The Estonian Belarusian community has created an exhibition of anti-regime works of art that helps to create an image of the repressions currently taking place in Belarus. The exhibition reflects the artists' position as citizens, but also society's feelings about what is happening: pain, anger, helplessness, fear, hopelessness. The works make us realize that what is happening in Belarus today is the result of senseless crimes of totalitarianism. Like the brutal crimes committed by the Russian military against Ukrainian civilians, these are links in a single chain that prove that the societies of Russia and Belarus, which is in the sphere of influence of the latter, have not learned from history and have reached a stage where such crimes are again possible.

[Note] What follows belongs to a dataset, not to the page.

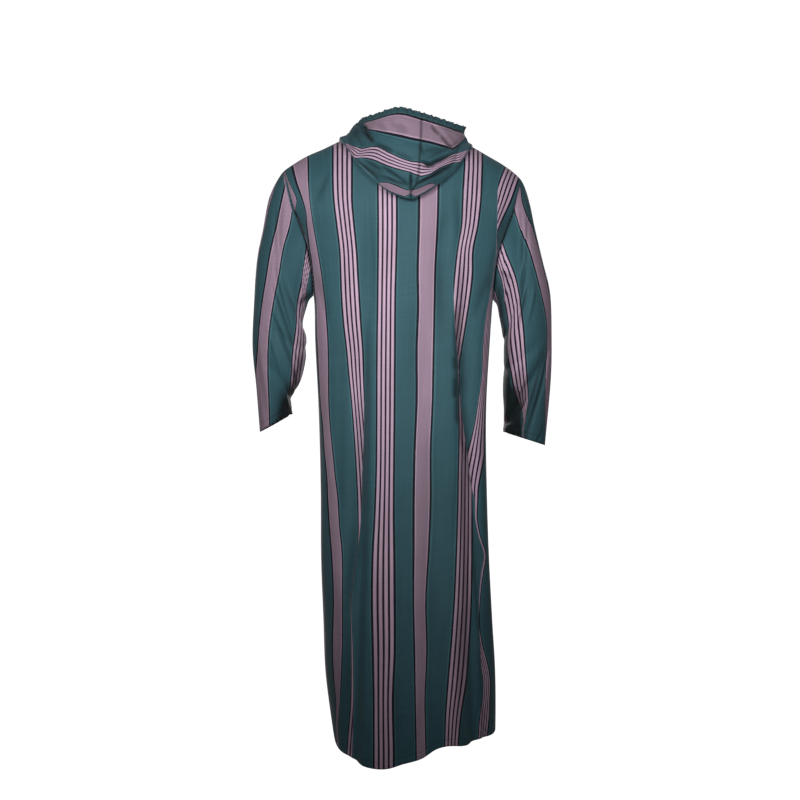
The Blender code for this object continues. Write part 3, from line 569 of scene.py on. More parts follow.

On 9 August 2020, fraudulent presidential elections were held in Belarus, which caused a tremendous response in the country. The people began to protest peacefully, which developed into a large-scale democratic movement against an illegitimate leader. However, these demonstrations, which involved tens of thousands of people, took place in the conditions of the 26-year-long Lukashenko regime and were suppressed by mass repression. As of April 2022, 1 162 people have been declared political prisoners in Belarus, and thousands have been repressed. The trauma of communist terror also lives on in the collective memory. One of the witnesses to this is Kuropaty forest, where tens or even hundreds of thousands of people were killed by the NKVD between 1932 and 1941. The circumstances of the deaths of these thousands have not yet been investigated, and they still lie in the soil of Kuropaty today. Attempting to erase the collective memory is yet another crime for which the Lukashenko regime is responsible.
"Belarusian anti-regime art" does not allow us to forget that Belarus is currently undergoing the same totalitarian repression which the museum's KGB cells speak of. The Lukashenko regime, the KGB cells and the Russian invasion of Ukraine are declarations of the same sort of evil. Artists and citizens who oppose them give us hope that someday good will win.